What is expected: Starting at the line with "obj.matrix_world = world", transcribe each line through the final one, both included, and add nothing.

---

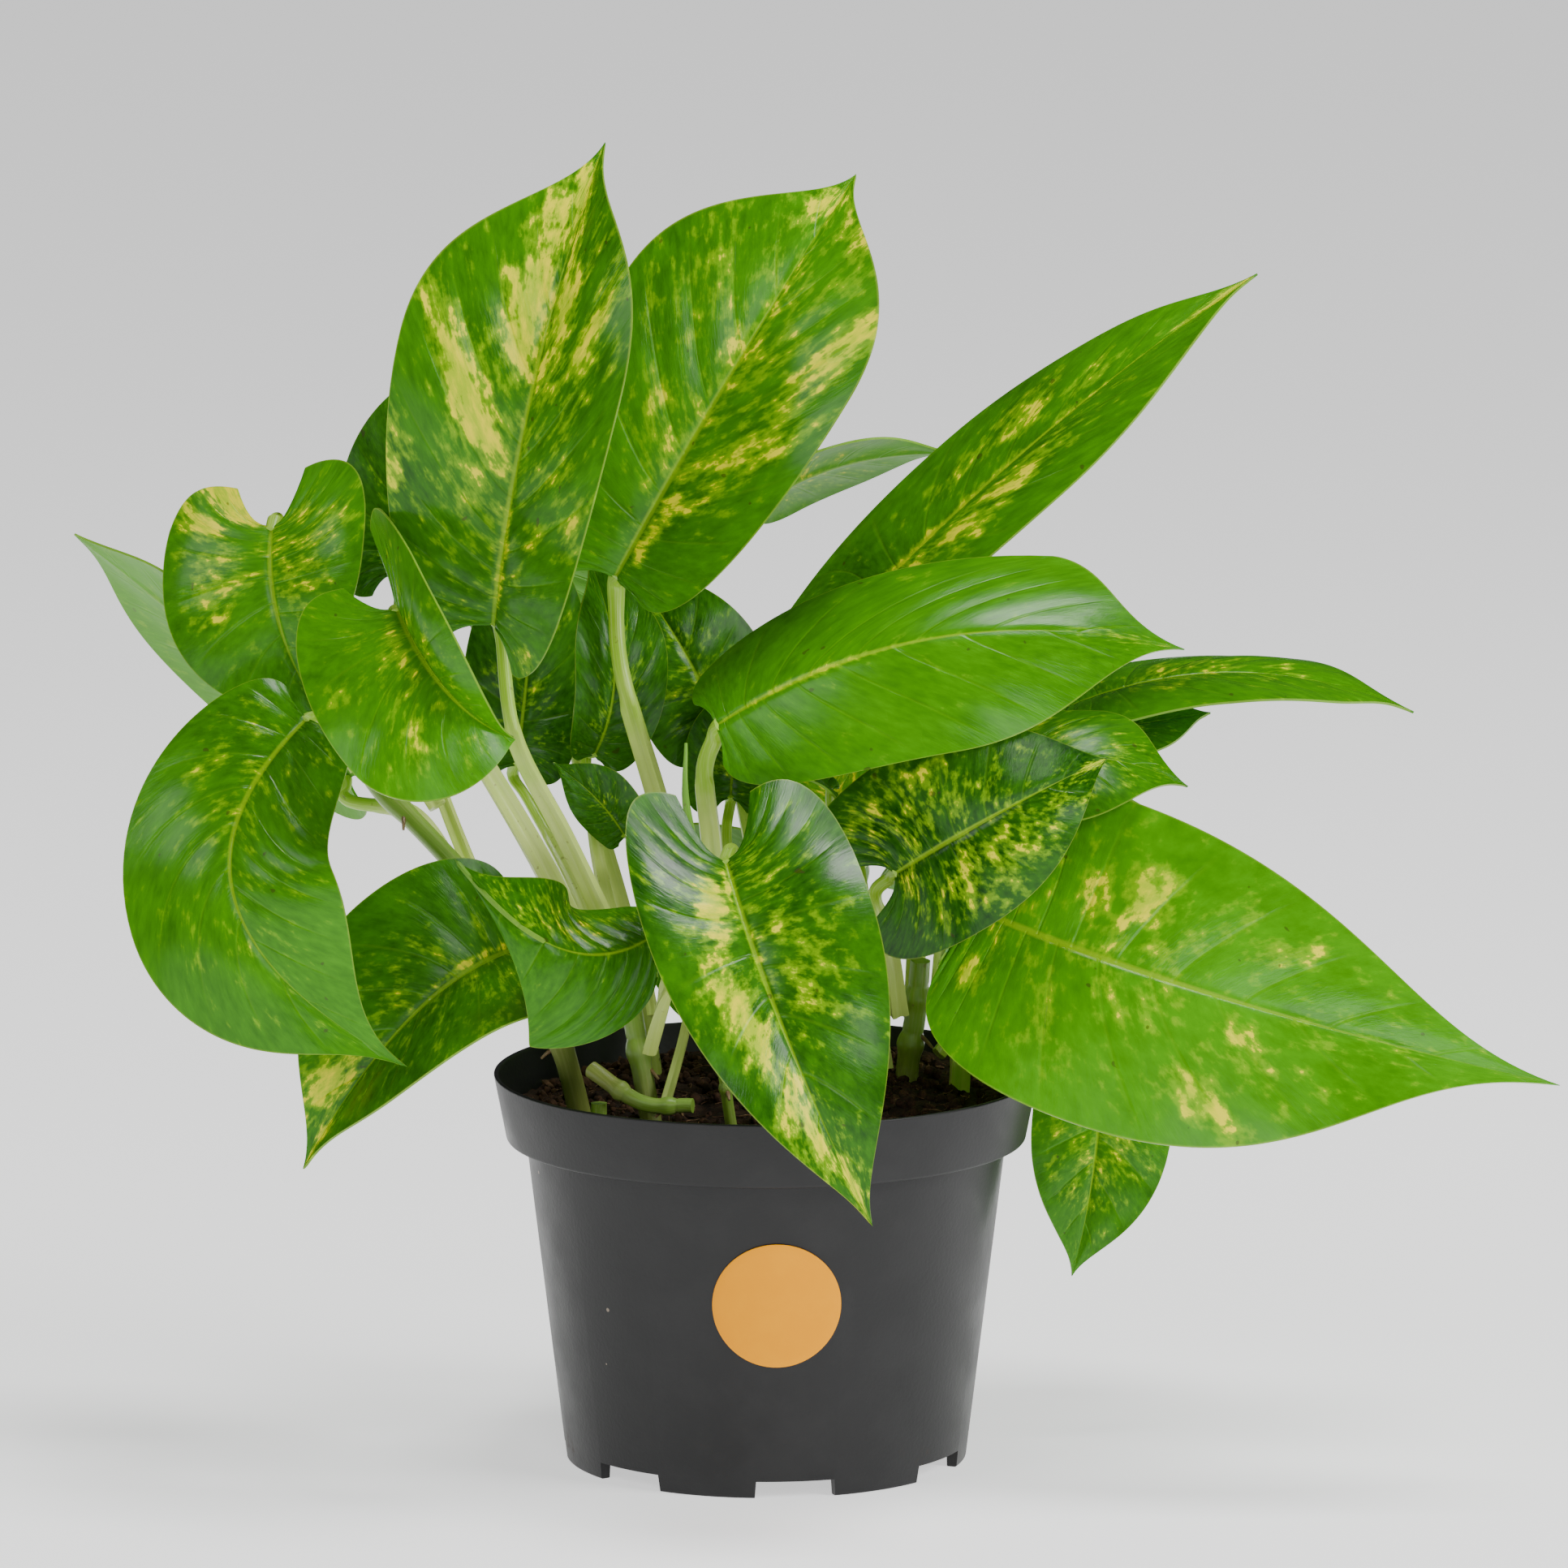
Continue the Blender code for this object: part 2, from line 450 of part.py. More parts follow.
def build_soil(surface):
    """The plug of potting mix, a clearance inside the pot, with sockets for the stems."""
    bottom = FLOOR_HEIGHT + WALL + CLEARANCE
    band_foot = POT_HEIGHT - BAND_HEIGHT
    rings = (
        (inner_radius(bottom) - CLEARANCE, bottom), (WALL_RADIUS - WALL - CLEARANCE, band_foot - 1.0),
        (WALL_RADIUS - WALL - CLEARANCE, band_foot + WALL + CLEARANCE + 0.2),
        (BAND_RADIUS - WALL - CLEARANCE, band_foot + WALL + 1.0 + CLEARANCE + 0.2),
    )
    edge = BAND_RADIUS - WALL - CLEARANCE
    bm = bmesh.new()
    angles = [2 * math.pi * k / SEGMENTS for k in range(SEGMENTS)]
    loops = [[bm.verts.new((r * math.cos(a), r * math.sin(a), z)) for a in angles] for r, z in rings]
    for share in (1.0, 0.8, 0.55, 0.3):
        loops.append([bm.verts.new((edge * share * math.cos(a), edge * share * math.sin(a),
                                    soil_height(edge * share * math.cos(a), edge * share * math.sin(a))))
                      for a in angles])
    for low, high in zip(loops, loops[1:]):
        for k in range(SEGMENTS):
            j = (k + 1) % SEGMENTS
            bm.faces.new((low[k], low[j], high[j], high[k]))
    for loop, height in ((loops[0], bottom), (loops[-1], soil_height(0, 0))):
        middle = bm.verts.new((0, 0, height))
        for k in range(SEGMENTS):
            bm.faces.new((loop[k], loop[(k + 1) % SEGMENTS], middle))
    return add_object("soil", bm, surface)


def build_sticker(surface):
    """A thin round label that follows the pot's tapered wall, a clearance in front of it."""
    slope = (WALL_RADIUS - FOOT_RADIUS) / (POT_HEIGHT - BAND_HEIGHT)
    bm = bmesh.new()
    layers = []
    for lift in (CLEARANCE, CLEARANCE + STICKER_THICKNESS):
        loops = []
        for share in (0.0, 0.5, 1.0):
            loop = []
            for k in range(24):
                angle = 2 * math.pi * k / 24
                x = STICKER_OFFSET + STICKER_RADIUS * share * math.cos(angle)
                z = STICKER_HEIGHT + STICKER_RADIUS * share * math.sin(angle)
                radius = FOOT_RADIUS + slope * z + lift
                loop.append((x, -math.sqrt(radius ** 2 - x ** 2), z))
            loops.append(loop[:1] if share == 0.0 else loop)
        layers.append([[bm.verts.new(p) for p in loop] for loop in loops])
    for loops in layers:
        for k in range(24):
            j = (k + 1) % 24
            bm.faces.new((loops[0][0], loops[1][k], loops[1][j]))
            bm.faces.new((loops[1][k], loops[2][k], loops[2][j], loops[1][j]))
    for k in range(24):
        j = (k + 1) % 24
        bm.faces.new((layers[0][2][k], layers[0][2][j], layers[1][2][j], layers[1][2][k]))
    return add_object("sticker", bm, surface)


def build_blade(name, blade, surface):
    """One closed leaf blade: a grid over both halves, given its thickness."""
    rows, columns = BLADE_ROWS, BLADE_COLUMNS
    grid = []
    for row in range(rows + 1):
        t = row / rows
        left = [blade.point(0, t, c / columns) for c in range(columns, 0, -1)]
        right = [blade.point(1, t, c / columns) for c in range(0, columns + 1)]
        grid.append(left + right)
    grid = np.array(grid)
    along = np.gradient(grid, axis=0)
    across = np.gradient(grid, axis=1)
    normal = np.cross(along, across)
    normal[-1] = normal[-2]
    normal /= np.linalg.norm(normal, axis=2, keepdims=True)
    tip_normal = unit(normal[-1].sum(axis=0))
    bm = bmesh.new()
    sheets = []
    for lift in (0.5, -0.5):
        shift = normal * BLADE_THICKNESS * lift
        rows_of_verts = [[bm.verts.new(p) for p in line] for line in (grid + shift)[:-1]]
        tip = bm.verts.new(grid[-1, 0] + tip_normal * BLADE_THICKNESS * lift)
        sheets.append((rows_of_verts, tip))
    last = 2 * columns
    for lines, tip in sheets:
        for low, high in zip(lines, lines[1:]):
            for k in range(last):
                bm.faces.new((low[k], low[k + 1], high[k + 1], high[k]))
        for k in range(last):
            bm.faces.new((lines[-1][k], lines[-1][k + 1], tip))
    (upper, upper_tip), (lower, lower_tip) = sheets
    for k in range(last):
        bm.faces.new((upper[0][k], upper[0][k + 1], lower[0][k + 1], lower[0][k]))
    for k in (0, last):
        edge_up = [line[k] for line in upper] + [upper_tip]
        edge_down = [line[k] for line in lower] + [lower_tip]
        for i in range(len(edge_up) - 1):
            bm.faces.new((edge_up[i], edge_up[i + 1], edge_down[i + 1], edge_down[i]))
    return add_object(name, bm, surface)


def build_all():
    for thing in list(bpy.data.objects):
        bpy.data.objects.remove(thing, do_unlink=True)
    plastic = material("pot_plastic", (0.035, 0.037, 0.04), 0.45)
    earth = material("potting_mix", (0.035, 0.018, 0.01), 0.95)
    paper = material("sticker_paper", (0.93, 0.47, 0.01), 0.5)
    green = material("leaf_green", (0.05, 0.25, 0.01), 0.35)
    pale = material("stalk_green", (0.35, 0.5, 0.12), 0.45)
    build_pot(plastic)
    soil = build_soil(earth)
    build_sticker(paper)

    stems = {**VINES, **STUBS}
    for name, (points, radii) in stems.items():
        points = planted(points)
        tube_object(name, [(points, radii)], pale)
        cut(soil, tube_object("guide_" + name, [(points, radii)], None, swell=CLEARANCE))
    for name, (points, radii) in {"lying_stem": LYING_STEM, "shoot": SHOOT}.items():
        tube_object(name, [(planted(points), radii)], pale)

    for name, shape in LEAVES.items():
        blade = Blade(**shape)
        leaf = build_blade(name, blade, green)
        tube = (blade.stalk_route(), blade.stalk_radius)
        combine(leaf, tube_object("stalk_" + name, [tube], pale), "UNION")
        if blade.stalk[0][2] < POT_HEIGHT - SOIL_DROP:
            cut(soil, tube_object("socket_" + name, [tube], None, swell=CLEARANCE))


build_all()
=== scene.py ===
"""A golden pothos in a six-inch nursery pot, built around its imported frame.

Metres once a mesh is made, +Z up, +X to the right, -Y towards the front, origin at the
centre of the pot's foot. Sizes that are given in millimetres are multiplied by MM.
"""
import math
import random

import bpy
import numpy as np
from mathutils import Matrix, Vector, noise


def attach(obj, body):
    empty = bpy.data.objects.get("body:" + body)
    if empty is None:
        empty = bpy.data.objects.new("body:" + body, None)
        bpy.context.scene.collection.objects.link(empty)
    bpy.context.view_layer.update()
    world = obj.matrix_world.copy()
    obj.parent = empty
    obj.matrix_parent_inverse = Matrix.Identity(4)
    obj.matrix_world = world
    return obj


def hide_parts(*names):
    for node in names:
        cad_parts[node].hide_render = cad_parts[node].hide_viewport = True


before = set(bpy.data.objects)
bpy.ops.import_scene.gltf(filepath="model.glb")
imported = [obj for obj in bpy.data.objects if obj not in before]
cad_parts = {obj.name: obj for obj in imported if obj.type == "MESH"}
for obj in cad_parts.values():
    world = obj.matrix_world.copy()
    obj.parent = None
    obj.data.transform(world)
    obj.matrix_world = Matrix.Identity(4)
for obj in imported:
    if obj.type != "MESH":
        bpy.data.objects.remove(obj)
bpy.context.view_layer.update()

# ---- Nursery pot ----
# A thin-walled growing pot, injection moulded in charcoal polypropylene: a tapered wall under a
# deeper rim band, a raised floor with seven drain holes, and seven drain notches in its foot.
MM = 0.001
POT_HEIGHT, RIM_RADIUS, BAND_RADIUS, BAND_HEIGHT = 109.0, 76.0, 72.4, 18.5
WALL_RADIUS, FOOT_RADIUS, WALL, FLOOR_HEIGHT = 67.0, 56.0, 1.4, 5.0
PAD_RADIUS, BAND_FOOT, FLOOR_TOP = 12.0, POT_HEIGHT - BAND_HEIGHT, FLOOR_HEIGHT + WALL
NOTCH_COUNT, NOTCH_WIDTH, NOTCH_HEIGHT, NOTCH_ANGLE = 7, 22.0, 4.8, 8.4
NOTCH_PITCH = 360.0 / NOTCH_COUNT
NOTCH_FLANK = 0.25        # degrees over which a notch's side rises
HOLE_RADIUS, HOLE_MARGIN, DRILL_LENGTH = 4.5, 2.0, 8.0
WALL_SLOPE = (WALL_RADIUS - FOOT_RADIUS) / BAND_FOOT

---

Result below:
    obj.matrix_world = world
    return obj


def hide_parts(*names):
    for node in names:
        cad_parts[node].hide_render = cad_parts[node].hide_viewport = True


before = set(bpy.data.objects)
bpy.ops.import_scene.gltf(filepath="model.glb")
imported = [obj for obj in bpy.data.objects if obj not in before]
cad_parts = {obj.name: obj for obj in imported if obj.type == "MESH"}
for obj in cad_parts.values():
    world = obj.matrix_world.copy()
    obj.parent = None
    obj.data.transform(world)
    obj.matrix_world = Matrix.Identity(4)
for obj in imported:
    if obj.type != "MESH":
        bpy.data.objects.remove(obj)
bpy.context.view_layer.update()

# ---- Nursery pot ----
# A thin-walled growing pot, injection moulded in charcoal polypropylene: a tapered wall under a
# deeper rim band, a raised floor with seven drain holes, and seven drain notches in its foot.
MM = 0.001
POT_HEIGHT, RIM_RADIUS, BAND_RADIUS, BAND_HEIGHT = 109.0, 76.0, 72.4, 18.5
WALL_RADIUS, FOOT_RADIUS, WALL, FLOOR_HEIGHT = 67.0, 56.0, 1.4, 5.0
PAD_RADIUS, BAND_FOOT, FLOOR_TOP = 12.0, POT_HEIGHT - BAND_HEIGHT, FLOOR_HEIGHT + WALL
NOTCH_COUNT, NOTCH_WIDTH, NOTCH_HEIGHT, NOTCH_ANGLE = 7, 22.0, 4.8, 8.4
NOTCH_PITCH = 360.0 / NOTCH_COUNT
NOTCH_FLANK = 0.25        # degrees over which a notch's side rises
HOLE_RADIUS, HOLE_MARGIN, DRILL_LENGTH = 4.5, 2.0, 8.0
WALL_SLOPE = (WALL_RADIUS - FOOT_RADIUS) / BAND_FOOT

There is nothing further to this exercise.